Sunday morning, we shoved off at 8:50 AM. It was still very cool but the river was running out slowly, saving us a knot or two. There was still some debris and small longs in the river so we had to keep a careful lookout, even though we were the only boat around.

 Bill got colder and colder and finally had to borrow a pair of very stylish gloves from Frances.

Frances took a brief cat nap.

We were cruising at 12-12 mph and in a little more than an hour, we were at East Haddam. Someone must have told the bridge tender that we were coming because for the first time we could remember, they opened the bridge for us!

Well, not exactly. It seems that there was a small sailboat that asked for the opening. Made us feel important for a minute or two anyway. We have to admit that we can pass under the Haddam Swing Bridge without opening it.

In another 90 minutes were were in Old Saybrook and admiring the inner lighthouse. I think we take this picture every time we enter or leave the river.

Then one more picture of the outer light and we were into the Sound.
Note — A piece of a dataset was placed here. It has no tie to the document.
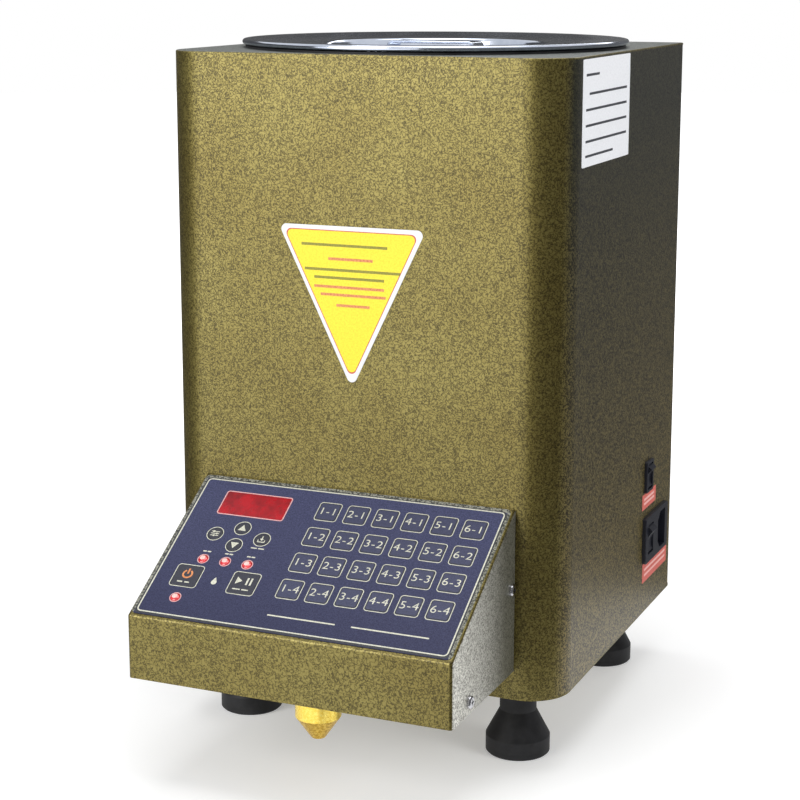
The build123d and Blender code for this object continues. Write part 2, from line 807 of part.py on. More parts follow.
def make_pump_housing():
    """Block with the two overlapping gear bores, the shaft bores and the inlet barb."""
    housing = pump_slab(pump_front, pump_back)
    housing += rod(barb_radius, (0, 0, pump_top - 1), (0, 0, 1), port_length + 1)
    for side in (-1, 1):
        place = (side * pitch_radius, pump_front - 1, pump_height_above_base)
        housing -= rod(cavity_radius, place, (0, 1, 0), cavity_depth + 1)
    floor = pump_front + cavity_depth
    housing -= pump_bore(1, floor - 1, pump_back_wall + 2)
    housing -= pump_bore(-1, floor - 1, pump_back_wall - 1)
    port_start = pump_height_above_base + port_drop - 2
    housing -= rod(port_radius, (0, 0, port_start), (0, 0, 1), pump_top + port_length - port_start + 1)
    housing -= rod(port_radius, (0, pump_front - 1, port_z), (0, 1, 0), cavity_depth)
    for x, z in pump_bolt_places():
        housing -= rod(pump_bolt_radius + screw_clearance, (x, pump_front - 1, z), (0, 1, 0),
                       pump_back - pump_front + 2)
    return housing


def make_pump_cover():
    """Front plate with the blind shaft bores and the delivery barb."""
    front = pump_front - pump_cover_thickness
    cover = pump_slab(front, pump_front)
    cover += rod(barb_radius, (0, front - port_length, port_z), (0, 1, 0), port_length + 1)
    for side in (-1, 1):
        cover -= pump_bore(side, pump_front - journal_depth, journal_depth + 1)
    cover -= rod(port_radius, (0, front - port_length - 1, port_z), (0, 1, 0), 60)
    for x, z in pump_bolt_places():
        cover -= rod(pump_bolt_radius + screw_clearance, (x, front - 1, z), (0, 1, 0),
                     pump_cover_thickness + 2)
    return cover


def make_pump_motor():
    """Geared motor: gearbox, can, rear boss and two terminals."""
    axis = (pitch_radius, motor_front, pump_height_above_base)
    motor = rod(motor_gearbox_radius, axis, (0, 1, 0), motor_gearbox_length)
    can_start = motor_front + motor_gearbox_length
    can = rod(motor_can_radius, (pitch_radius, can_start, pump_height_above_base),
              (0, 1, 0), motor_can_length)
    motor += fillet(can.edges().group_by(Axis.Y)[-1], 2)
    can_end = can_start + motor_can_length
    motor += rod(6, (pitch_radius, can_end - 1, pump_height_above_base), (0, 1, 0), 4)
    for side in (-1, 1):
        x = pitch_radius + side * 11
        motor += block(x - 0.4, x + 0.4, can_end - 1, can_end + 7,
                       pump_height_above_base - 2.4, pump_height_above_base + 2.4)
    return motor - pump_bore(1, motor_front - 1, motor_shaft_depth + 1)


def hose(points, radii):
    """A hollow hose along straight runs and arcs."""
    if radii:
        path = FilletPolyline(*points, radius=radii)
    else:
        path = Polyline(*points)
    ring = Circle(hose_radius) - Circle(barb_radius + hose_fit)
    start = path @ 0
    direction = path % 0
    tube = sweep(Plane(origin=start, z_dir=direction) * ring, path=path)
    area = math.pi * (hose_radius ** 2 - (barb_radius + hose_fit) ** 2)
    print("hose length", round(path.length, 1), "radii", [round(r, 1) for r in radii],
          "volume against section times length", round(tube.volume / (area * path.length), 4))
    return tube


def delivery_route():
    """From the pump cover forward and down to the nozzle's arm."""
    pump_end = pump_front - pump_cover_thickness - port_length + hose_grip
    arm_end = nozzle_y + spout_arm - hose_grip
    return [(0, pump_end, port_z), (0, pump_end - 42, port_z),
            (0, arm_end + 42, spout_arm_z), (0, arm_end, spout_arm_z)]


def bend_radii(points):
    """As large an arc at each corner as its two runs leave room for."""
    radii = []
    for before, here, after in zip(points, points[1:], points[2:]):
        first = Vector(*here) - Vector(*before)
        second = Vector(*after) - Vector(*here)
        turn = math.radians(first.get_angle(second))
        shorter = min(first.length, second.length)
        radii.append(0.45 * shorter / math.tan(turn / 2))
    return radii


def make_syrup_hoses():
    low = pump_top + port_length - hose_grip
    high = outlet_end + hose_grip
    feed = hose([(0, 0, high), (0, 0, low)], [])
    route = delivery_route()
    delivery = hose(route, bend_radii(route))
    return Compound([feed, delivery])


def make_nozzle_spout():
    """Brass fitting: flange on the pan, thread below, and an arm with a hose barb."""
    base = spout_base
    top = base + spout_flange_thickness + spout_height
    spout = rod(spout_flange_radius, (0, nozzle_y, base), (0, 0, 1), spout_flange_thickness)
    spout += rod(thread_radius, (0, nozzle_y, thread_end), (0, 0, 1), base - thread_end + 1)
    spout += rod(thread_radius, (0, nozzle_y, base + 1), (0, 0, 1), top - base - 1)
    spout += rod(barb_radius, (0, nozzle_y, spout_arm_z), (0, 1, 0), spout_arm)
    spout -= rod(barb_bore, (0, nozzle_y, thread_end - 1), (0, 0, 1), spout_arm_z - thread_end + 1)
    return spout - rod(barb_bore, (0, nozzle_y, spout_arm_z), (0, 1, 0), spout_arm + 1)


def make_nozzle_tip():
    """Screwed brass cone: a socket for the thread, a funnel and a short outlet bore."""
    top = box_bottom - nozzle_seat_gap
    socket = thread_radius + thread_clearance
    socket_end = thread_end - 2
    bore_top = nozzle_cone_bottom + nozzle_bore_length
    points = [
        (nozzle_bore, nozzle_cone_bottom),
        (nozzle_mouth_radius, nozzle_cone_bottom),
        (nozzle_radius, nozzle_cylinder_bottom),
        (nozzle_radius, top - 1),
        (nozzle_radius - 1, top),
        (socket, top),
        (socket, socket_end),
        (nozzle_bore, bore_top),
    ]
    return Pos(0, nozzle_y, 0) * ring_profile(points)


def make_power_supply():
    """Closed supply: channel, lid with a lip, and a screw terminal strip."""
    x, y = supply_place
    x0, x1 = x - supply_width / 2, x + supply_width / 2
    y0, y1 = y - supply_depth / 2, y + supply_depth / 2
    supply = block(x0, x1, y0 + 12, y1, 0, supply_height)
    supply += block(x0, x1, y0, y0 + 12, 0, 3)
    supply += block(x0 + 6, x1 - 6, y0 + 3, y0 + 12, 3, 16)
    count = 6
    pitch = (supply_width - 16) / count
    for slot in range(count):
        middle = x0 + 8 + pitch * (slot + 0.5)
        supply -= block(middle - pitch * 0.4, middle + pitch * 0.4, y0, y0 + 9, 9, 17)
    return supply


def rocker_plan(radius):
    """Rocker seen along its hinge: arc ends about the pivot and a hollow face."""
    face = radius * math.sin(math.radians(rocker_face_angle))
    half = radius * math.cos(math.radians(rocker_face_angle))
    dip = rocker_dip
    hollow = (dip ** 2 + half ** 2) / (2 * dip)
    plan = Circle(radius) & (Pos(radius / 2 - 1.5, 0) * Rectangle(radius + 3, 2 * radius))
    return plan - Pos(face - dip + hollow, 0) * Circle(hollow)


def make_rocker(place, radius, width):
    """A rocker tipped to one side, on two short hinge pins."""
    plane = Plane(origin=(side_x - rocker_pivot_depth, place[0], place[1]),
                  x_dir=(1, 0, 0), z_dir=(0, -1, 0))
    body = extrude(Rot(0, 0, -rocker_tilt) * rocker_plan(radius), width / 2, both=True)
    pin = Cylinder(rocker_pin_radius, width + 2 * rocker_pin_length)
    return plane * (body + pin)


def rocker_space(place, radius, opening, mouth):
    """What a rocker needs in its housing: the window, and holes for its pins."""
    reach = radius + rocker_gap
    y, z = place
    space = block(side_x - rocker_pivot_depth - 6, side_x + mouth + 1,
                  y - opening / 2, y + opening / 2, z - reach, z + reach)
    length = opening + 2 * rocker_pin_length + 0.2
    start = (side_x - rocker_pivot_depth, y - length / 2, z)
    return space + rod(rocker_pin_radius + rocker_pin_clearance, start, (0, 1, 0), length)


def side_housing(place, bezel, body, proud, depth, corner):
    """A snap-in moulding: a bezel on the wall and a body through the cut-out."""
    plane = Plane(origin=(side_x, place[0], place[1]), x_dir=(0, 1, 0), z_dir=(1, 0, 0))
    plate = rounded_slab(bezel[0], bezel[1], proud, corner)
    plate = fillet(plate.edges().group_by(Axis.Z)[-1], 0.6)
    return plane * plate + side_box(place, body, side_x - depth, side_x + proud / 2)


def make_switch_housing():
    housing = side_housing(switch_place, switch_bezel, switch_body, switch_proud,
                           switch_body_depth, 1.5)
    return housing - rocker_space(switch_place, switch_rocker_radius, switch_opening,
                                  switch_proud)


def inlet_switch_place():
    return (inlet_place[0] + inlet_switch_shift, inlet_place[1])


def socket_place():
    return (inlet_place[0] + socket_shift, inlet_place[1])


def make_inlet_housing():
    """Mains inlet with its own switch: a rocker window and the earthed socket recess."""
    housing = side_housing(inlet_place, inlet_bezel, inlet_body, inlet_proud,
                           inlet_body_depth, 2.5)
    housing -= rocker_space(inlet_switch_place(), inlet_rocker_radius, inlet_opening,
                            inlet_proud)
    y, z = socket_place()
    plan = Rectangle(*socket_size)
    plan = chamfer(plan.vertices().group_by(Axis.X)[0], socket_chamfer)
    plane = Plane(origin=(side_x + inlet_proud, y, z), x_dir=(0, 1, 0), z_dir=(1, 0, 0))
    housing -= plane * extrude(plan, -socket_depth)
    for pin in inlet_pin_boxes(hose_fit):
        housing -= pin
    return housing


def inlet_pin_boxes(grow):
    """Line, neutral and earth blades, with solder tabs at the back."""
    y, z = socket_place()
    front = side_x + inlet_proud - pin_recess
    back = side_x - inlet_body_depth - pin_tail
    width, height = (size + 2 * grow for size in pin_size)
    pins = []
    for across, up in ((pin_offset, -pin_spread), (pin_offset, pin_spread), (-pin_offset, 0)):
        pins.append(side_box((y + across, z + up), (width, height), back, front))
    return pins


def make_inlet_pins():
    return Compound(inlet_pin_boxes(0))


nodes = {
    "body_shell": make_body_shell(),
    "top_plate": make_top_plate(),
    "back_panel": make_back_panel(),
    "base_plate": make_base_plate(),
    "screws": make_screws(),
    "feet": make_feet(),
    "syrup_pail": make_pail(),
    "pail_seal": make_pail_seal(),
    "pail_outlet": make_pail_outlet(),
    "heater_band": make_heater_band(),
    "pail_lid": make_pail_lid(),
    "control_box": make_control_box(),
    "control_box_base": make_control_box_base(),
    "panel_overlay": make_panel_overlay(),
    "panel_windows": make_panel_windows(),
    "control_board": make_control_board(),
    "pump_housing": make_pump_housing(),
    "pump_cover": make_pump_cover(),
    "drive_gear": make_drive_gear(),
    "driven_gear": make_driven_gear(),
    "pump_motor": make_pump_motor(),
    "syrup_hoses": make_syrup_hoses(),
    "nozzle_spout": make_nozzle_spout(),
    "nozzle_tip": make_nozzle_tip(),
    "power_supply": make_power_supply(),
    "switch_housing": make_switch_housing(),
    "switch_rocker": make_rocker(switch_place, switch_rocker_radius,
                                 switch_opening - 2 * rocker_gap),
    "inlet_housing": make_inlet_housing(),
    "inlet_rocker": make_rocker(inlet_switch_place(), inlet_rocker_radius,
                                inlet_opening - 2 * rocker_gap),
    "inlet_pins": make_inlet_pins(),
}
nodes.update(make_keys())

# The origin is the middle of the whole machine's base, on the surface it stands on.
whole = Compound(list(nodes.values())).bounding_box()
to_origin = Pos(-whole.center().X, -whole.center().Y, -whole.min.Z)

os.makedirs("parts", exist_ok=True)
for name, shape in nodes.items():
    export_step(to_origin * shape, f"parts/{name}.step")
print("nodes", len(nodes), "size", [round(side, 2) for side in whole.size])
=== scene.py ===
import math

import bmesh
import bpy
from mathutils import Matrix, Vector


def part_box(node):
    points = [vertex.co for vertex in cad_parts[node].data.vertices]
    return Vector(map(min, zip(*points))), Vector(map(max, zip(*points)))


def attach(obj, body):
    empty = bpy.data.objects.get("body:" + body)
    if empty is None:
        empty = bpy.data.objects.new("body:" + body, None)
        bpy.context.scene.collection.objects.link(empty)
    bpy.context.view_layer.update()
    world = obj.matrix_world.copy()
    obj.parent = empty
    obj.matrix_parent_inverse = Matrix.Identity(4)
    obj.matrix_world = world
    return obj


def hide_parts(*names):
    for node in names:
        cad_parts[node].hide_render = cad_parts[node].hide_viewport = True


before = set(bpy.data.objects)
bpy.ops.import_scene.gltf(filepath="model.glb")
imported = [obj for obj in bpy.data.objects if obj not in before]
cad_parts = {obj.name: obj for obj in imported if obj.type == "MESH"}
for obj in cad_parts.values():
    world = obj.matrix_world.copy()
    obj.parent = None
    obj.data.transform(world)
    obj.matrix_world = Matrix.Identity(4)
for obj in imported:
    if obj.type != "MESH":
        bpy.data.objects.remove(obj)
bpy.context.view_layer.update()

# Lengths in this file are in millimetres and MM turns them into metres.
MM = 0.001

# Places on the machine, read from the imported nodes.
plate_low, plate_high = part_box("top_plate")
box_low, box_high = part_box("control_box")
MIDDLE = (plate_low + plate_high) / 2
CASING_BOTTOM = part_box("body_shell")[0].z
LIP_HEIGHT = 37.4 * MM
LIP_TOP = box_low.z + LIP_HEIGHT
SLOPE = math.atan2(box_high.z - LIP_TOP, plate_low.y - box_low.y)

# Flat faces that carry print and stickers: x and y lie in the face, z points out of it.
PANEL = Matrix.Translation((MIDDLE.x, box_low.y, LIP_TOP)) @ Matrix.Rotation(SLOPE, 4, "X")
FRONT = Matrix.Translation((MIDDLE.x, plate_low.y, CASING_BOTTOM)) @ Matrix.Rotation(
    math.pi / 2, 4, "X")
RIGHT = Matrix.Translation((plate_high.x, MIDDLE.y, CASING_BOTTOM)) @ Matrix((
    (0, 0, 1, 0), (1, 0, 0, 0), (0, 1, 0, 0), (0, 0, 0, 1)))

# Layout of the keypad, across from the middle and up the slope from the lip.
OVERLAY_TOP = 0.5
KEY_TOP = 0.75
INK = 0.05
FILM_INK = (OVERLAY_TOP, OVERLAY_TOP + INK)
KEY_INK = (KEY_TOP, KEY_TOP + INK)
LINE = 0.5
KEY_SIZE = (12.8, 12.9)
KEY_FIRST = (-9.9, 92.9)
KEY_PITCH = (18.1, -19.85)
WIDE_KEY_SIZE = (15.9, 15.2)
KEY_GAP = 0.5
ROUND_KEY_RADIUS = 4.5
ROUND_KEY_GAP = 0.3
ROUND_KEYS = {
    "key_up": (-56.8, 72.7),
    "key_down": (-56.8, 59.5),
    "key_set": (-72.1, 66.2),
    "key_store": (-41.5, 66.2),
}
WIDE_KEYS = {"key_power": (-75.4, 32.9), "key_stop": (-38.9, 32.9)}
DISPLAY_SIZE = (42.0, 17.2)
DISPLAY_PLACE = (-56.8, 90.9)
LAMP_PLACES = ((-71.1, 46.6), (-56.85, 46.6), (-42.6, 46.6), (-75.4, 16.7))
LAMP_RADIUS = 2.95
DROP_PLACE = (-57.2, 31.0)
DROP_RADIUS = 1.7
BORDER_SIZE = (188.2, 103.0)
BORDER_PLACE = (0, 56.0)

# How far the blue print reaches to each side and up the slope; beyond it the film is grey speckle
# for the box's gold edge paint, greyed as a painted reflection.
PRINT_REACH = 95.8
PRINT_TOP = 109.2

# Where the nozzle's cylinder ends and its cone begins.
CONE_TOP = CASING_BOTTOM - 6.7 * MM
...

Directly ahead was Plum Island on the horizon. Visibility was nearly unlimited.

We had expected an east wind at about 10 mpg but it was the from the west instead. The seas were 1-2 ft. as predicted. We turned east and made the 15 miles to New London in about an hour. Love it when the tides work for you.

When we entered New London harbor, there was another pleasant surprise waiting for us. The railroad bridge over the Thames was also open!
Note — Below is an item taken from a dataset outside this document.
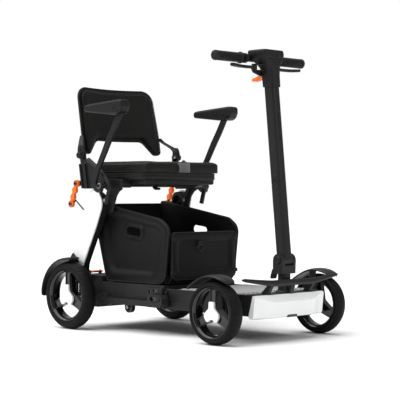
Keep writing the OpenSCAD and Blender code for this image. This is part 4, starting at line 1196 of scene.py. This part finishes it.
# ---------- base details ----------
def base_side(s, side):
    skirt = fillet([(-44, 92, 5), (-34, 80, 4), (54, 79.5, 6), (70, 96, 8), (368, 96, 4), (374, 104, 3),
        (374, 150, 3), (66, 152, 6), (60, 168, 6), (-44, 168, 6)])
    dress(plate("base_skin_" + side, [skirt], s * 169, s * 171.8, bevel=1.3), "base", "base")
    latch = fillet([(299, 119, 3), (306, 155, 5), (384, 156, 3), (384, 119, 3)])
    slots = [fillet([(318, 148, 2), (328, 148, 2), (331, 136, 2), (321, 136, 2)], 3),
        fillet([(341, 150, 2), (362, 150, 2), (362, 141, 2), (341, 141, 2)], 3)]
    dress(plate("latch_plate_" + side, [latch] + slots, s * 171, s * 176, bevel=1), "base", "base")
    dress(plate("latch_inner_" + side, [fillet([(314, 152, 2), (366, 152, 2), (366, 132, 2),
        (314, 132, 2)])], s * 170.5, s * 172.6, bevel=0.4), "rim", "base")
    dress(turned("rail_eye_" + side, [(4.6, 0), (8.6, 0), (9.4, 0.8), (9.2, 2), (7.6, 2.6), (4.6, 2.2)],
        V(108, s * 195.4, 117), (0, s, 0), 32, closed=True), "base", "base", weighted=False)
    screw("rail_screw_" + side, V(110, s * 190.5, 117), (0, s, 0), "base", 3.6, "steel")
    port = fillet([(355, 112, 8), (355, 130, 8), (403, 130, 8), (403, 112, 8)], 6)
    hole = fillet([(358, 114.5, 6.5), (358, 127.5, 6.5), (400, 127.5, 6.5), (400, 114.5, 6.5)], 6)
    dress(plate("port_bezel_" + side, [port, hole], s * 203, s * 206, bevel=1), "shell", "base")
    for x, z in ((398, 138), (398, 112)):
        dress(turned("deck_hinge_%d_%s" % (z, side), [(0.01, -9), (4.5, -9), (5.2, -8.2), (5.2, 8.2),
            (4.5, 9), (0.01, 9)], V(x, s * 168, z), (0, 0, 1), 24), "dark_steel", "base", weighted=False)
    lip = fillet([(404, 106, 2), (404, 109.5, 2), (771, 109.5, 2), (770, 106, 2)], 3)
    dress(plate("chassis_lip_" + side, [lip], s * 164, s * 166.8, bevel=1.2), "frame", "base")
    trim = fillet([(396, 149.5, 1.5), (396, 154.5, 2), (770, 154.5, 2), (770, 149.5, 1.5)], 3)
    dress(plate("deck_edge_" + side, [trim], s * 159.5, s * 166.5, bevel=1.6), "base", "base")
    tread = [(12, -9), (17.5, -9), (19, -7.5), (19, 7.5), (17.5, 9), (12, 9), (10.5, 6), (4.2, 6),
        (4.2, -6), (10.5, -6)]
    dress(turned("roller_tread_" + side, tread, V(205, s * 156, 82), (0, s, 0), 48, closed=True), "rim",
        "roller_pair", "rollers", False)


sides(base_side)
deck_front = fillet([(739, -158, 3), (739, 158, 3), (781, 158, 5), (783, -158, 5)])
holes = [[(767 + 24 * cos(t), 24 * sin(t)) for t in [2 * pi * k / 32 for k in range(32)]]]
dress(plate("deck_nose", [deck_front] + holes, 150.4, 154, "XY", bevel=1.2), "base", "base")
tab_line = ribbon([(-86, 186), (-66, 189), (-44, 191), (-26, 192.5)], [6, 7, 8, 6], 5)
dress(plate("pedal_tongue", [tab_line], -122, -80, bevel=2.2), "orange", "pedal", "release_pedal")
for k in range(4):
    x = -84 + 7 * k
    dress(tube("pedal_rib_%d" % k, [V(x, y, 189.8 + 0.13 * (x + 84)) for y in (-116, -86)], 0.9), "orange",
        "pedal", weighted=False)
collar = [(20.4, 0), (26.5, 0), (27.5, 1.4), (25.5, 5), (22, 7.5), (20.4, 7.5)]
dress(turned("stem_collar", collar, V(767, 0, 153.6), (0, 0, 1), 48, closed=True), "shell", "steer",
    weighted=False)

# ---------- carried-over CAD nodes ----------
finish_of = {"base": ["base_shell", "base_lid", "side_rails"], "frame": ["front_chassis", "knuckle_right",
    "knuckle_left", "steer_stem", "tiller_column", "handlebar"], "shell": ["lock_lever"],
    "deck": ["deck_plate"], "rim": ["battery_pack", "charge_port"], "silver": ["controller", "rear_motors"],
    "steel": ["base_pins", "seat_bolts", "steering_link"], }
for mat, names in finish_of.items():
    for n in names:
        NODES[n].data.materials.clear()
        NODES[n].data.materials.append(M[mat])

bpy.ops.mesh.primitive_plane_add(size=40, location=(0, 0, 0))
ground = bpy.context.object
ground.name = "studio_floor"
paper = material("studio_paper", (0.93, 0.93, 0.93), 0.9, grain=40, bump=0.0001, var=0.003, edge=0.0)
ground.data.materials.append(paper)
You can't beat that welcoming sense you find in Eastern Connecticut.

As we went up the river, we passed all the spots we have gotten to know so well. But here's a question for you. (We ask this every time we go up or down the river.) What is this building? All we know is that it is in Groton, just north of the bridge.

It wasn't long before we were passing familiar sights.

And, of course, Eastern Connecticut's economic engine (kinda, sorta).

Lots of our dockmates were working on their boats when we arrived in Norwich and with their help, it only took us three tries to back into our slip.

HOLD IT!  STOP!  COME ON BACK!  After six months of winter storage, those words are music to our ears.